• _SUPPLIED DATA_
####
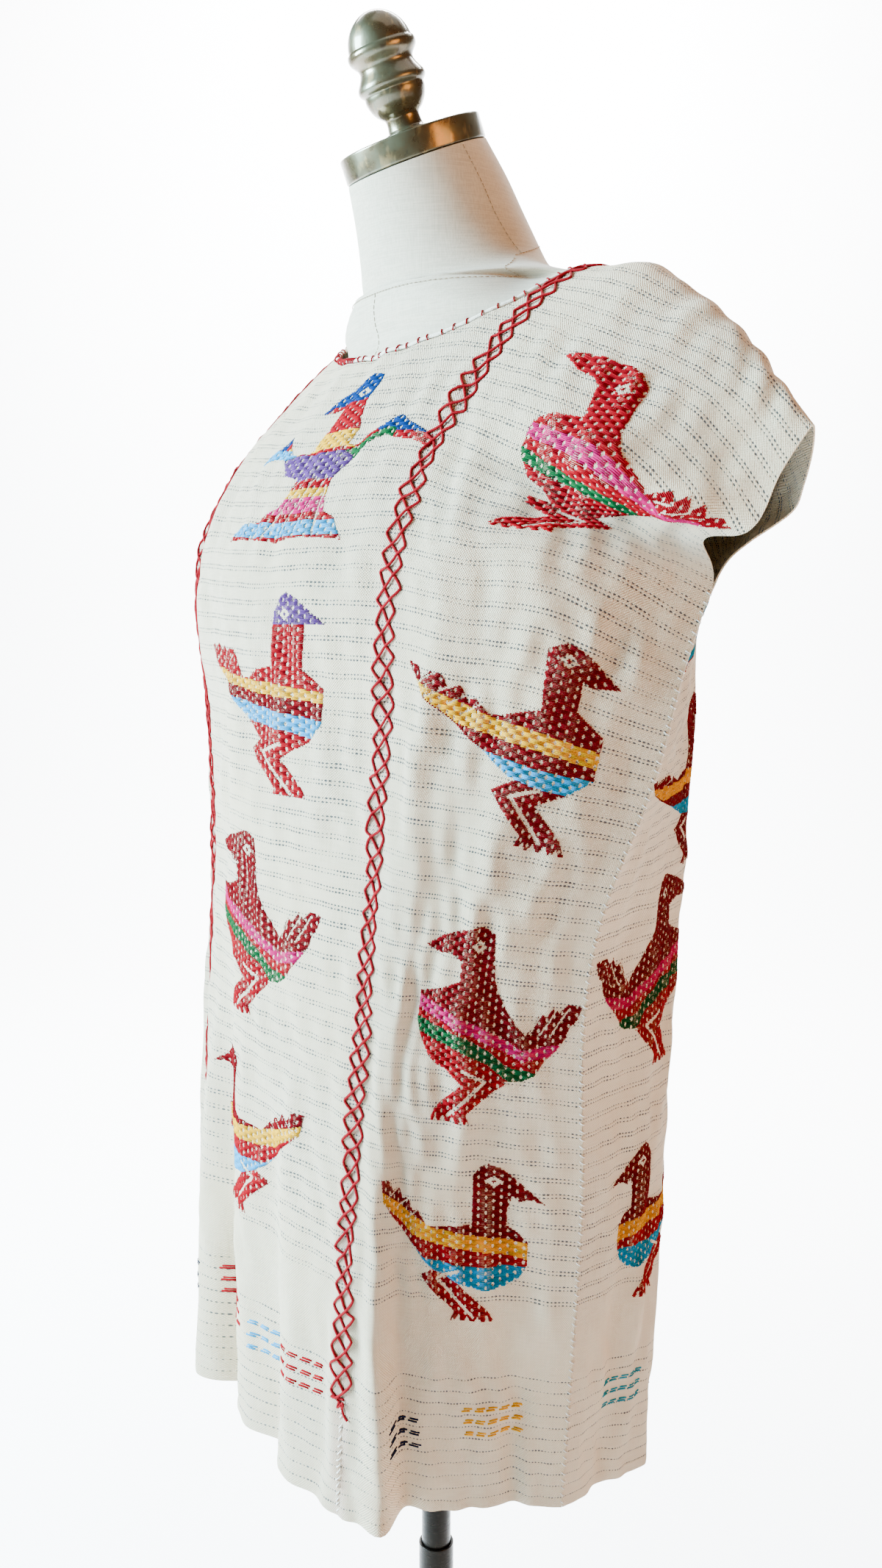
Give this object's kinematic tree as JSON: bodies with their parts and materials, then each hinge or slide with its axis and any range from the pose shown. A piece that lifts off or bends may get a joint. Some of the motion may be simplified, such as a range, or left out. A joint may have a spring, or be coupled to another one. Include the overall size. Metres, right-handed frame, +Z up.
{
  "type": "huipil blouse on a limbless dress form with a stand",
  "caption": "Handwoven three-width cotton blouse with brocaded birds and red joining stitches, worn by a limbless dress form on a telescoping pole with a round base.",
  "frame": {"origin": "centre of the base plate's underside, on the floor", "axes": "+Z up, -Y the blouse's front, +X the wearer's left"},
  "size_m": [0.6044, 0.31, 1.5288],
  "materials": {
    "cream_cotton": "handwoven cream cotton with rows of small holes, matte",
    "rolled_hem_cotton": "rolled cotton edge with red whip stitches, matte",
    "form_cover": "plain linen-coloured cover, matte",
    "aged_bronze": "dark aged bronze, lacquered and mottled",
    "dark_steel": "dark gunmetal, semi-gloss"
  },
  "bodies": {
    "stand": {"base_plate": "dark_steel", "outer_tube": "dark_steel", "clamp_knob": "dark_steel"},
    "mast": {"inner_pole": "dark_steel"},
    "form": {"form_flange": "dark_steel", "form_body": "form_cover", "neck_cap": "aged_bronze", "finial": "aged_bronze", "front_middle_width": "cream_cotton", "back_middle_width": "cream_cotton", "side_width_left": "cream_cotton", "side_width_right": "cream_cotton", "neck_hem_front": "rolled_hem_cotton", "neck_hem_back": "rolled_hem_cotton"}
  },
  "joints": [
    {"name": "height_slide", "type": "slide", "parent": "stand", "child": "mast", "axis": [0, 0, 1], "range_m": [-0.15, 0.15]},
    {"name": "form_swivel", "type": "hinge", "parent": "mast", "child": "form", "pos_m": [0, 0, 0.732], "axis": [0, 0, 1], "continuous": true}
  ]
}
####
• _WRITTEN INSTRUCTION_
Go back to the listing above and please repeat it exactly.

• _REPLY_
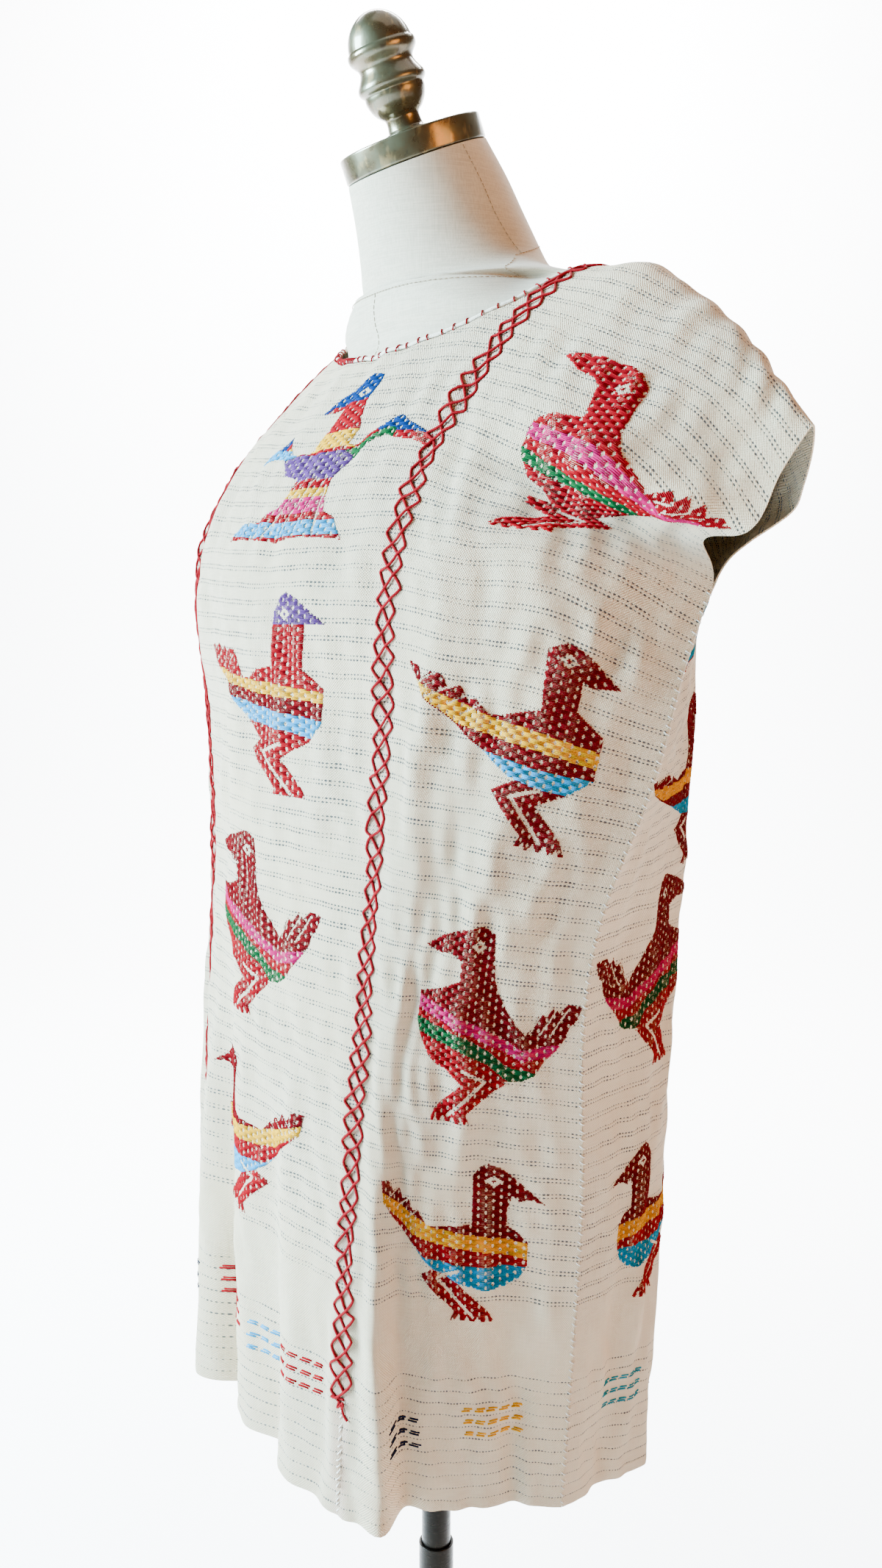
Give this object's kinematic tree as JSON: bodies with their parts and materials, then each hinge or slide with its axis and any range from the pose shown. A piece that lifts off or bends may get a joint. Some of the motion may be simplified, such as a range, or left out. A joint may have a spring, or be coupled to another one. Include the overall size. Metres, right-handed frame, +Z up.
{
  "type": "huipil blouse on a limbless dress form with a stand",
  "caption": "Handwoven three-width cotton blouse with brocaded birds and red joining stitches, worn by a limbless dress form on a telescoping pole with a round base.",
  "frame": {"origin": "centre of the base plate's underside, on the floor", "axes": "+Z up, -Y the blouse's front, +X the wearer's left"},
  "size_m": [0.6044, 0.31, 1.5288],
  "materials": {
    "cream_cotton": "handwoven cream cotton with rows of small holes, matte",
    "rolled_hem_cotton": "rolled cotton edge with red whip stitches, matte",
    "form_cover": "plain linen-coloured cover, matte",
    "aged_bronze": "dark aged bronze, lacquered and mottled",
    "dark_steel": "dark gunmetal, semi-gloss"
  },
  "bodies": {
    "stand": {"base_plate": "dark_steel", "outer_tube": "dark_steel", "clamp_knob": "dark_steel"},
    "mast": {"inner_pole": "dark_steel"},
    "form": {"form_flange": "dark_steel", "form_body": "form_cover", "neck_cap": "aged_bronze", "finial": "aged_bronze", "front_middle_width": "cream_cotton", "back_middle_width": "cream_cotton", "side_width_left": "cream_cotton", "side_width_right": "cream_cotton", "neck_hem_front": "rolled_hem_cotton", "neck_hem_back": "rolled_hem_cotton"}
  },
  "joints": [
    {"name": "height_slide", "type": "slide", "parent": "stand", "child": "mast", "axis": [0, 0, 1], "range_m": [-0.15, 0.15]},
    {"name": "form_swivel", "type": "hinge", "parent": "mast", "child": "form", "pos_m": [0, 0, 0.732], "axis": [0, 0, 1], "continuous": true}
  ]
}